No longer neophyte, we were carefree and at home in Magsaysay, and by then, more or less defined by the company we kept. Some excelled in writing (in English or Pilipino), some in mathematics, music, dance, etc. With Mrs. Leticia Halili as adviser, this year was a most eventful segment. What with young crushes developing and you and your classmates looking forward ro every “barn dance” or party at the Quadrangle, I could even hear now the Electromaniacs and RJ and the Riots with their electric guitars. Even just portable turntables that were in vogue then, and cold fruit punch will do to a start a classroom party.
Come to think of it, have you ever wondered why Pepsi and 7-Up always accompanied our chicken sandwiches during those school parties, and Coke was never served? Years later, in an alumni meeting with Principal Mateo Angeles, my husband found out that RMHS had a long-running exclusive tie-up with Pepsi.

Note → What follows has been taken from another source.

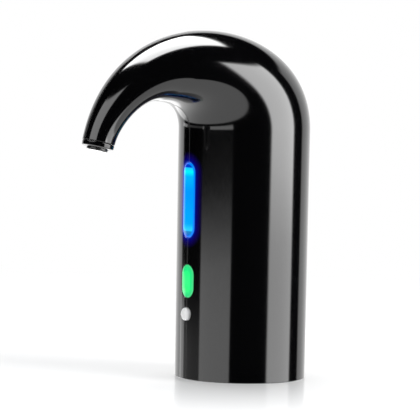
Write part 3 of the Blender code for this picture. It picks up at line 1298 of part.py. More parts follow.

Christmas of 1968 was a time for SCA members to attend the leadership training conference in Bagiuo City, and for many of us, it was the first time to visit the City of Pines. Among the delegates were Teodoro Tabien, Corazon Ronquillo, Florence Zablan, Miriam Fulgencio and Fe Nano.
In our Junior Year, every girl in class had pretty much developed physically and some had stsarted dabbing in “going steady” with some guys, to continue until Senior Year. The big hit in downtown was the movie “The Graduate” starring Ann Bancroft, and every one was singing “And here’s to you, Mrs. Robinson…” Our adviser then was Miss Adelina Advincula, the English teacher. Known for their neatness and being likeable to evryone were Proserfina de los Reyes, Cecilio Estrella, Antero Penasales, Isabel Concepcion, Enriqueta Santos, Shirley Flores, Ernesto Esmerio, Helen Co, Miriam Garcia, Lourdes Prealta and Benito Solis. I could very well remember the faces of the humble Rosita Enriquez, Evelyn Darum and Erlinda Salvador.

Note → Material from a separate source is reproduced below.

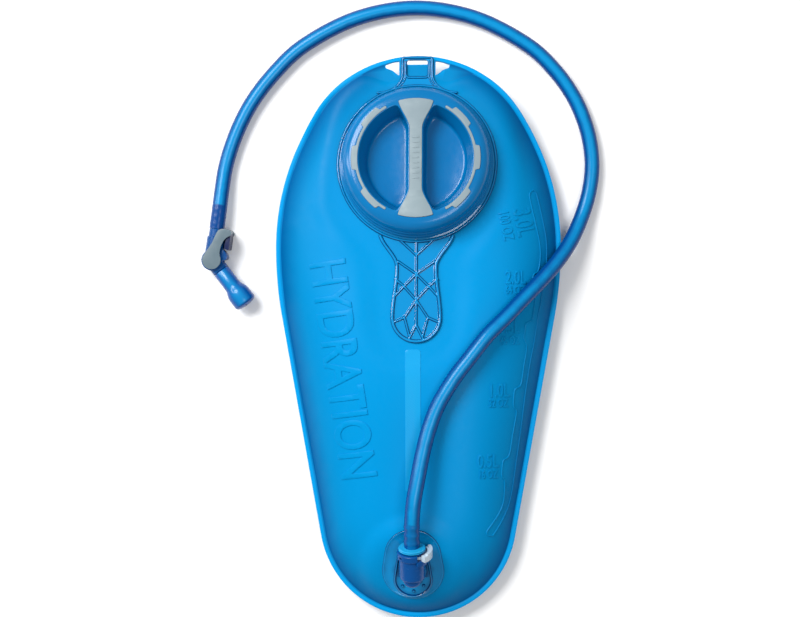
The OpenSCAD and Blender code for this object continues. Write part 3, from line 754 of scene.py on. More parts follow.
# %% [markdown]
# ## Marks in the film
# The welding tool also presses marks into the sheet: a long gauge channel down the right side with
# a step at each level, its numbers, and a large plain word on the left. They are modelled flat,
# cut into small faces, and laid on the dome, so they follow its curve.

# %% Laying marks on the film
film_tree = BVHTree.FromObject(front_film, bpy.context.evaluated_depsgraph_get())
film_tint_and_shade = np.zeros(len(front_film.data.vertices), np.float32)
front_film.data.attributes["rim_tint_and_shade"].data.foreach_get("value", film_tint_and_shade)


def film_at(x, y):
    """Height of the film's outer face here, in metres, and its shade."""
    hit, _, index, _ = film_tree.ray_cast(Vector((x, y, 0.2)), Vector((0, 0, -1)))
    if hit is None:
        return SEAM_Z * MM, 0.9
    corners = front_film.data.polygons[index].vertices
    return hit.z, float(np.mean([film_tint_and_shade[v] for v in corners]))


def cut_small(obj, step):
    """Cuts a flat mark into faces of about this size in mm, so that it can bend."""
    mesh = bmesh.new()
    mesh.from_mesh(obj.data)
    for axis in (0, 1):
        values = [v.co[axis] for v in mesh.verts]
        count = int((max(values) - min(values)) / (step * MM))
        for k in range(1, count + 1):
            place_at = [0, 0, 0]
            place_at[axis] = min(values) + k * (max(values) - min(values)) / (count + 1)
            bmesh.ops.bisect_plane(mesh, geom=mesh.verts[:] + mesh.edges[:] + mesh.faces[:], dist=1e-7,
                                   plane_co=place_at, plane_no=[float(axis == 0), float(axis == 1), 0])
    mesh.to_mesh(obj.data)
    mesh.free()


def lay_on_film(obj):
    shade = obj.data.attributes.new("rim_tint_and_shade", "FLOAT", "POINT")
    values = []
    for vertex in obj.data.vertices:
        height, value = film_at(vertex.co.x, vertex.co.y)
        vertex.co.z += height
        values.append(value)
    shade.data.foreach_set("value", values)
    obj.data.update()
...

The third year also came with responsibilities, as Mrs. Bella Abangan began to train me and others-Miriam Fulgencio, Teodoro Tabien, etc. – for editorship of “Ang Silahis”. It was a time when “silahis” meant a ray of light and nothing else – look how the word has evolved.
In 1970, Mrs. Abangan took me and Miriam to compete in the National Secondary Schools Press Conference (NSSPC) in Bagiuo City, after a series of writing competitions among Manila high schools student writers. It was also a time when our counterparts in our English paper, “The Blue and White”, Marcelino Mision and Maria Fe Pineda, were likewise winning honors for the paper, with adviser Mrs. Laurencia Abad guiding them. Others in the B & W group were Thelma Miguel, Romeo Clamor and Abelardo Ulanday.
During our Senior Year, 1970, the IV-1 CP class adviser was the very sexy and feisty physics teacher Miss Teresa Nebrida. It was the year of the First Quarter Storm and RMHS was somehow affected because several alumni who graduated a year ahead of us such as Herminio Espiritu (Class 1969) were leading figures in the FQS and they maintained connections with RMHS batches from 1969 to 972. It was also a time when “ideological” riots were rampant in school especially during the transition from day shift to night shift, what with KM’s influence on the day students and MPKP’s hold on the the night students.
Turbulent as it was, 1970 was good year for making plans and building dreams, for starting oung but full of confidence and hope, of expectations and forward planning. And although, President Marcos suspended the Writ of Habeas Copus then, and activists went underground, we who stayed behind stayed the course and continue our daily grind. Graduation came even without the commencement exercises, and a new chapter in our lives unfolded.
The years 1966 to 1970 have been an eventful and enjoyable years for all of us. Truly, it was the best of times.